WRITTEN EXERCISE: Restate word for word the lines of the data below, from the first through the one that has "# the floor".

DATA BLOCK:
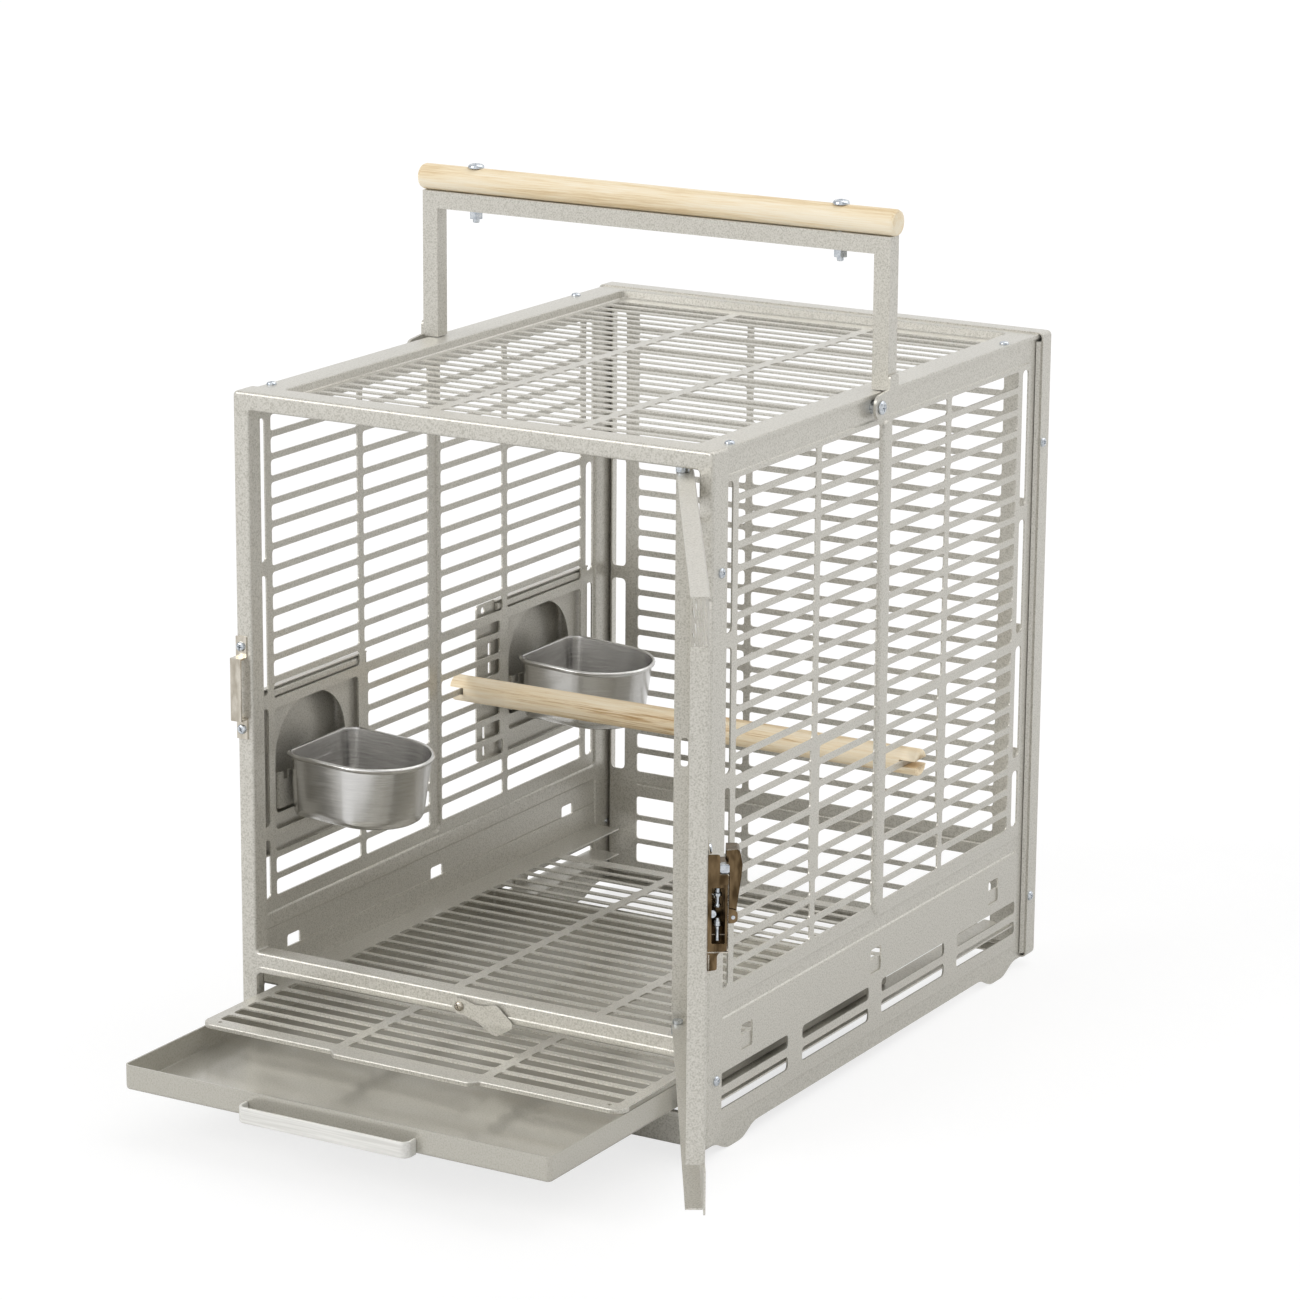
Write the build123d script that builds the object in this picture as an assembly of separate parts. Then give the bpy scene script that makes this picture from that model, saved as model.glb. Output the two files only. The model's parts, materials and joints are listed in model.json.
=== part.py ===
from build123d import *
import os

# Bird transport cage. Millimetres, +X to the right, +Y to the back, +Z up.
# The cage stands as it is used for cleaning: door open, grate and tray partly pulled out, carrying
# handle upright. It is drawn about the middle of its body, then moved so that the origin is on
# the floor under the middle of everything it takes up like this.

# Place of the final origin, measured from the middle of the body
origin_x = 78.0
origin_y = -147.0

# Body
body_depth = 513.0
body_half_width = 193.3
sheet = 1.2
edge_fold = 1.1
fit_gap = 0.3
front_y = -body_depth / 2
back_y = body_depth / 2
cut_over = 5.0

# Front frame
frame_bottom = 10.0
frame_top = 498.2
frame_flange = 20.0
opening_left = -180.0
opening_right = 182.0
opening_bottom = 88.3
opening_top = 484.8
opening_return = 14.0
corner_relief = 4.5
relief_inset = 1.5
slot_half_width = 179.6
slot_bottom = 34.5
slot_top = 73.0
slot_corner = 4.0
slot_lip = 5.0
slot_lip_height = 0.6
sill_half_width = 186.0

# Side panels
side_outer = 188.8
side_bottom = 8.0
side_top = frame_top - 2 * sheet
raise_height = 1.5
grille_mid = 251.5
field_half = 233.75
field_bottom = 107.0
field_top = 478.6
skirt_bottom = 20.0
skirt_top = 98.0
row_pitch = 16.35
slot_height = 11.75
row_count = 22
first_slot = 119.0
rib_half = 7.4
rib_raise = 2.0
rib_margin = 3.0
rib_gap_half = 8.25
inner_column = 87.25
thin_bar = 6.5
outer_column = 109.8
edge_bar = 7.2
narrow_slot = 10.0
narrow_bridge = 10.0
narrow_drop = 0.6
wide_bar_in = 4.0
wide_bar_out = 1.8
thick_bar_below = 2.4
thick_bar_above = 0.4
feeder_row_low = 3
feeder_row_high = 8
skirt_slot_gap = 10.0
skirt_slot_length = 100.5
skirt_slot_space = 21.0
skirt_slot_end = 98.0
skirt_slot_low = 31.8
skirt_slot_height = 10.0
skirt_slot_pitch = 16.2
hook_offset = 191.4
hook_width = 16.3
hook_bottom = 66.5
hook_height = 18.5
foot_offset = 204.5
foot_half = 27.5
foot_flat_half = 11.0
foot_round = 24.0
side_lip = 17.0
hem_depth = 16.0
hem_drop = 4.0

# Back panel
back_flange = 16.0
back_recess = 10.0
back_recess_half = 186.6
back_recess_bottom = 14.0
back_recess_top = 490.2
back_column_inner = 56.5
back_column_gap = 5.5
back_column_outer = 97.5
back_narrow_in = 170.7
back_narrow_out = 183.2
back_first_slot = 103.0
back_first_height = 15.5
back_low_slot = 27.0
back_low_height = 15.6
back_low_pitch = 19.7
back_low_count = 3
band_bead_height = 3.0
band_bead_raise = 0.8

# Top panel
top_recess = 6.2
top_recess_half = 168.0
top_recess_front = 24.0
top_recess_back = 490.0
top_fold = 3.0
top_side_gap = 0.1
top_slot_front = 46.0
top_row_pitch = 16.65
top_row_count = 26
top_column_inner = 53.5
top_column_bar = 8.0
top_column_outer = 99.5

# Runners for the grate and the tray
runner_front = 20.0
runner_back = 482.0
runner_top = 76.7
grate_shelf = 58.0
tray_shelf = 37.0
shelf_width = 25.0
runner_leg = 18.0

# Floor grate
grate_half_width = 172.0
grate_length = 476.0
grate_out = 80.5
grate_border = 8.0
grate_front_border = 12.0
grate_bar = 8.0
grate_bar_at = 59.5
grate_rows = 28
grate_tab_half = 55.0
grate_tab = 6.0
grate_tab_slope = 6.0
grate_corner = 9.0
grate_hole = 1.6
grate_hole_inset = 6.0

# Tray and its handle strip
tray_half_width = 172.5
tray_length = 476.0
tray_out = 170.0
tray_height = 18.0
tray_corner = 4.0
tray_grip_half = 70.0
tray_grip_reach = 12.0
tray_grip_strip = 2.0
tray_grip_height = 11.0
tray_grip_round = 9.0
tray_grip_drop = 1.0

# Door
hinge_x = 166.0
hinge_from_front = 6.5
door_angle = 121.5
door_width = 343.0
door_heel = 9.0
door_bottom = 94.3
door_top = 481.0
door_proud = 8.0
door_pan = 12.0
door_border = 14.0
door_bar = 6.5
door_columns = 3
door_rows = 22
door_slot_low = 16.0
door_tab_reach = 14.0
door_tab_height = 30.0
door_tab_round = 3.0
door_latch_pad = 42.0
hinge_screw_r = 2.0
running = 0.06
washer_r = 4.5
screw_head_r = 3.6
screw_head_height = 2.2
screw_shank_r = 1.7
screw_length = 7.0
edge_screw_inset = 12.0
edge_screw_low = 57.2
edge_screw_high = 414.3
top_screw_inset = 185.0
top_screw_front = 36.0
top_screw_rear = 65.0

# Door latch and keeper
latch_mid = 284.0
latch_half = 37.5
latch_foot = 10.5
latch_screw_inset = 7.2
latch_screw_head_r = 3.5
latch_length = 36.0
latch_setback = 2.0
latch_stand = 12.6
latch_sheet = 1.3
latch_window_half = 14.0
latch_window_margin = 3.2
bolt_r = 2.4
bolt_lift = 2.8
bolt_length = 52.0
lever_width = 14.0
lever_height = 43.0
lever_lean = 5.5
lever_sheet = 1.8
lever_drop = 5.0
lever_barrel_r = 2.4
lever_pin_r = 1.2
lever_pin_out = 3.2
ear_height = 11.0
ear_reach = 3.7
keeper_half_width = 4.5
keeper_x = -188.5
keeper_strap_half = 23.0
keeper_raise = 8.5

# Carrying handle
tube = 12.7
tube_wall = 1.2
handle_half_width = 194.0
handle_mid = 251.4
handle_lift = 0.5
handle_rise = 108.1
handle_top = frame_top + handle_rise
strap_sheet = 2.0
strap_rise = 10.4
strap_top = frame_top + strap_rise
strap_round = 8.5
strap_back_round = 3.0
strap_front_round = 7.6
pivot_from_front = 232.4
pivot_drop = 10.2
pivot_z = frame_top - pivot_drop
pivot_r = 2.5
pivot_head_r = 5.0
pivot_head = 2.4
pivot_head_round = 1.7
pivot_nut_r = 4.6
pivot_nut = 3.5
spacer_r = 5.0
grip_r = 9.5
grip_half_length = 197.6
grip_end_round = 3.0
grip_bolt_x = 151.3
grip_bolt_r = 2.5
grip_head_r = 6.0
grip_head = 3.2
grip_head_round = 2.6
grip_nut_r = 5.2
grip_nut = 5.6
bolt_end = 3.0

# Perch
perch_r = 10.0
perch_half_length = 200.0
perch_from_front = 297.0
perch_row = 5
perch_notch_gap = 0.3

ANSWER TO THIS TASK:
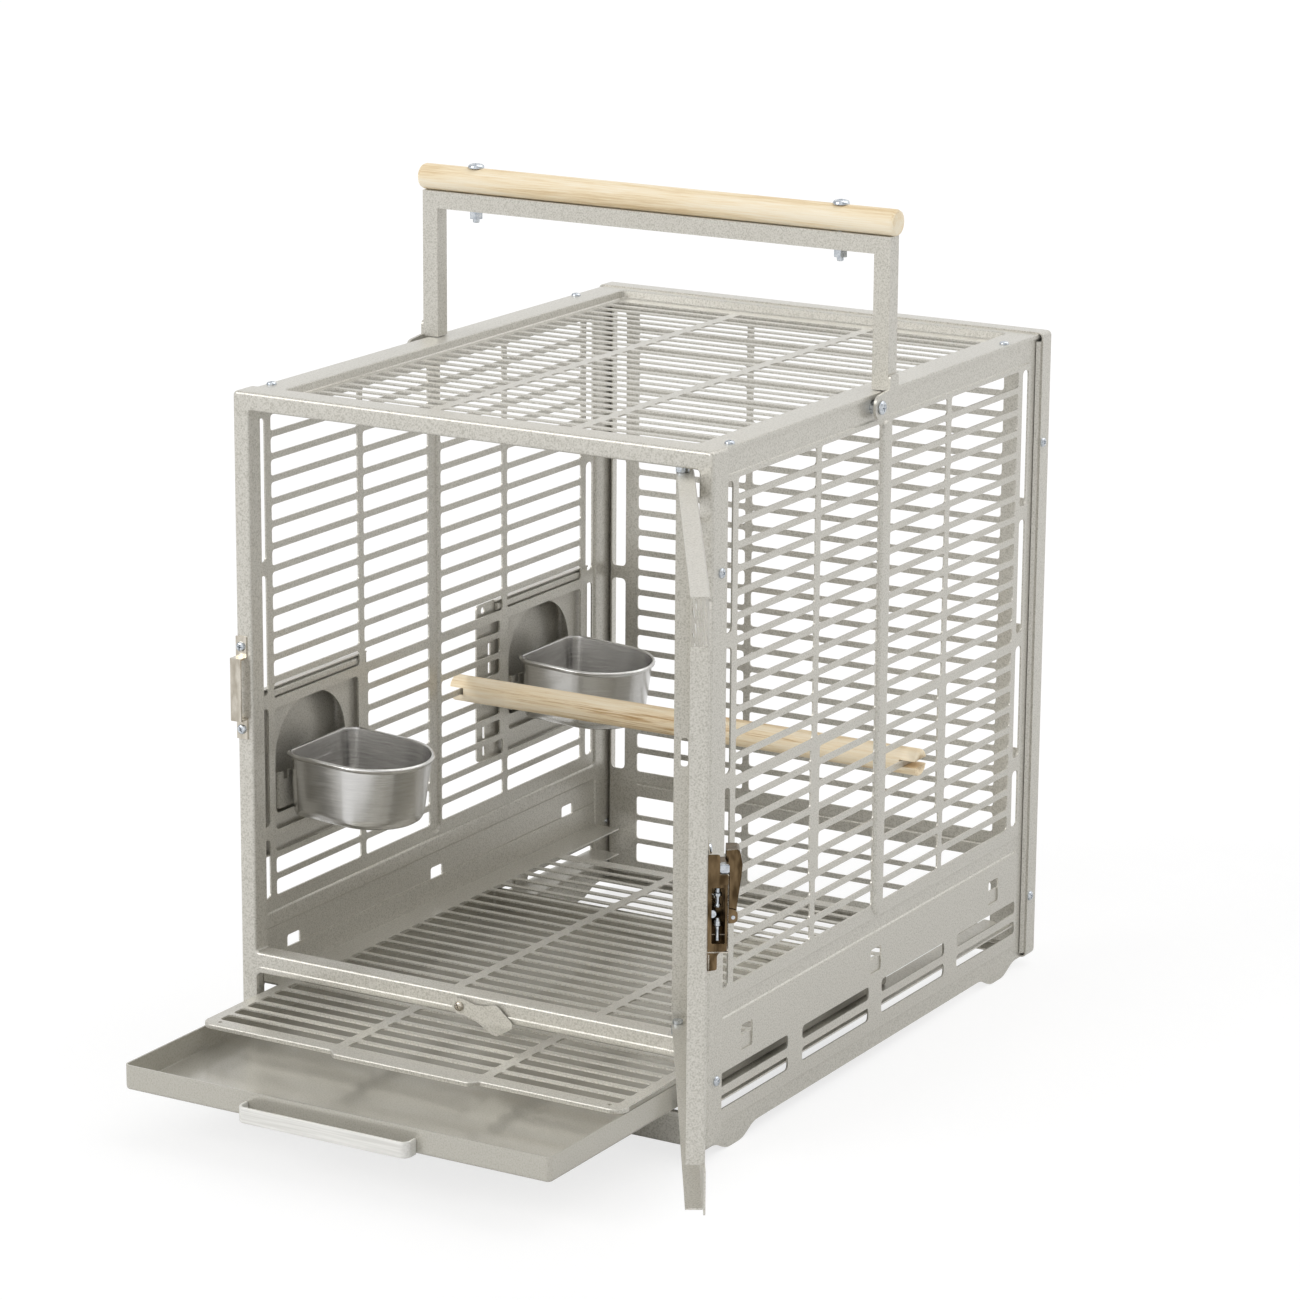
Write the build123d script that builds the object in this picture as an assembly of separate parts. Then give the bpy scene script that makes this picture from that model, saved as model.glb. Output the two files only. The model's parts, materials and joints are listed in model.json.
=== part.py ===
from build123d import *
import os

# Bird transport cage. Millimetres, +X to the right, +Y to the back, +Z up.
# The cage stands as it is used for cleaning: door open, grate and tray partly pulled out, carrying
# handle upright. It is drawn about the middle of its body, then moved so that the origin is on
# the floor under the middle of everything it takes up like this.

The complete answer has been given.